The secretary general of the United Nations told delegates from around the world at a global conference on the disease in New York that while the rate of spread of the disease may be slowing, funding needs to be tripled by 2008 to about $22bn (£11.7bn) worldwide.

He said that there needs to be improved prevention and also better medical care for those already infected with HIV, the virus that causes Aids. Forty million people have the virus.

The conference is taking place held nearly a month before the 25th anniversary of the first Aids case being diagnosed, on 25 June 1981.

But progress towards a final agreement is being hampered by a reluctance of some African, Islamic and conservative Latin American countries to include any specific reference to gays and other fringe groups.
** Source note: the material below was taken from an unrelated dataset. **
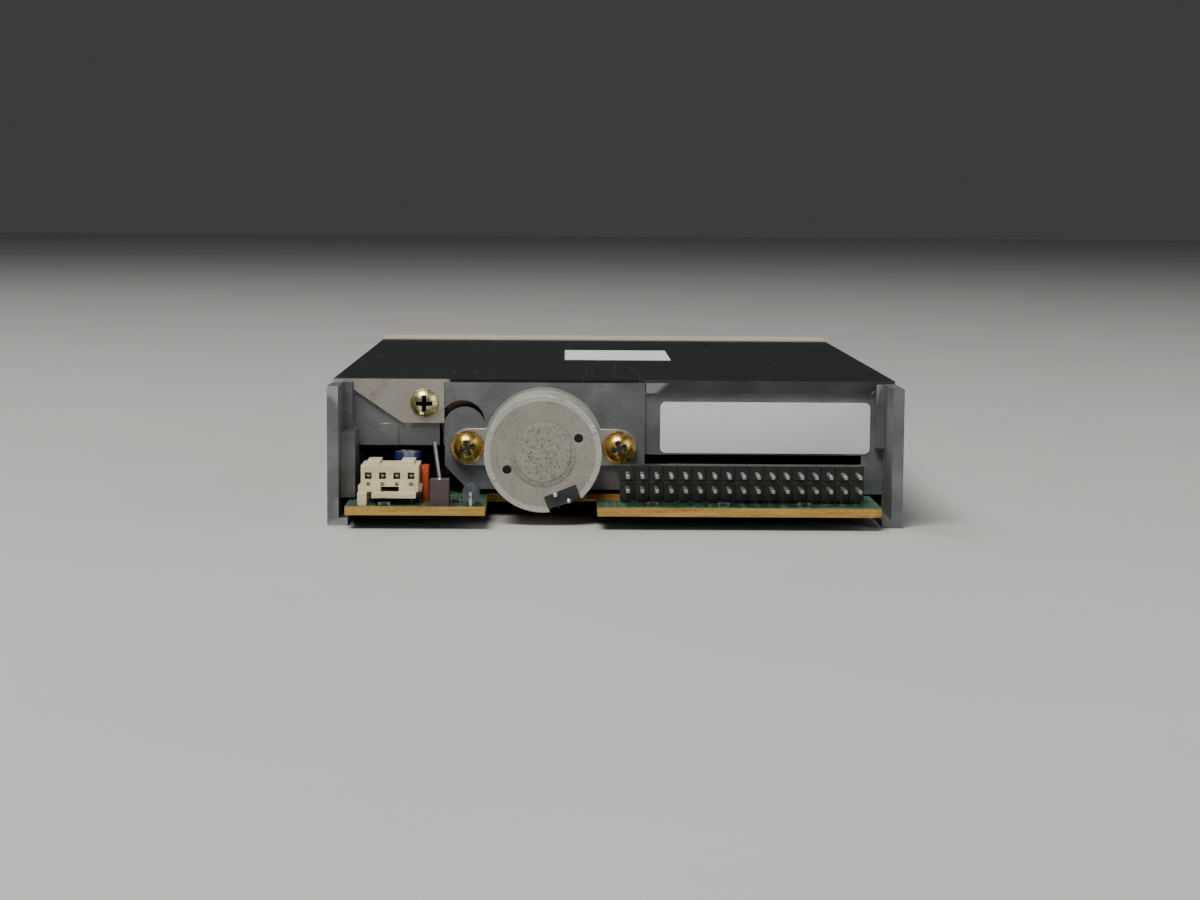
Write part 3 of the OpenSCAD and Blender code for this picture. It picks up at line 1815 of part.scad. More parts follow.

"We need to be realistic," Mr Annan said. "If we are here to try to end the epidemic and fight the epidemic, we will not succeed by putting our heads in the sand and pretending these people do not exist or do not need help." He went on: "We must work closely and constructively with those who have so often been marginalised; sex workers, injecting drug users and men who have sex with men."

The United States displayed some of the same squeamishness regarding homosexuals at the last such UN conference in 2001 but it made clear this week that it has relaxed its attitude. Kirsten Silverberg, an Assistant Secretary of State, said: "We would love the mention of vulnerable populations, generally, specifically."

But the US is balking at a European Union proposal to detail prevention programmes for gays, sex workers and needle-users.

The secretary general, attempting to introduce a greater sense of urgency to the meeting, said the virus "has spread further, faster and with more catastrophic long-term effects than any other disease.

"Its impact has become a devastating obstacle to the progress of humankind."

The UN report introduced at the start of the conference said drug treatment is available to only fewer than half of those already infected with HIV.

Dr Peter Piot, the head of the UNAIDS programme, said: "We need to commit to a strategic approach that recognises Aids both as a long-term priority as well as an emergency that requires an immediate response. In other words, we need to run a marathon at the pace of a sprint."

Of the $22bn Dr Piot says will be needed from donor governments in 2008, half will be earmarked for prevention and a quarter for the treatment and care of those infected.

The remainder will be used to care for orphans and other children at risk, as well as the costs of running the UNAIDS programme.

Third World attitudes to homosexuality

AFRICA: Laws against male homosexuality exist in most African nations, where it is generally frowned upon across all spectrums of society. The existence of gay women, on the other hand, is rarely recognised. In Uganda, where gay relationships can be punished by life in prison, President Yoweri Museveni has frequently ordered round-ups of anyone suspected of being gay. Zimbabwe's President Robert Mugabe has called homosexuals "worse than dogs and pigs". Last month newspapers in Cameroon allegedly outed a number of prominent politicians.

LATIN AMERICA: While Brazil has a long tradition of accepting homosexuality, and few Latin American countries have laws prohibiting it, gay men and women routinely suffer persecution in more conservative Catholic nations such as Chile, Bolivia, Colombia and Mexico.

ISLAMIC NATIONS: Most predominantly Muslim nations have laws outlawing same-sex relationships. The level of repression varies from nation to nation. Persecution is greater in countries where most citizens adhere to a strict interpretation of Islam, such as Wahabism and Deobandism, or where the legal system is based on a strict interpretation of sharia law. The Gulf states, plus Morocco, Algeria, Tunisia, Iran and Malaysia, all outlaw homosexuality.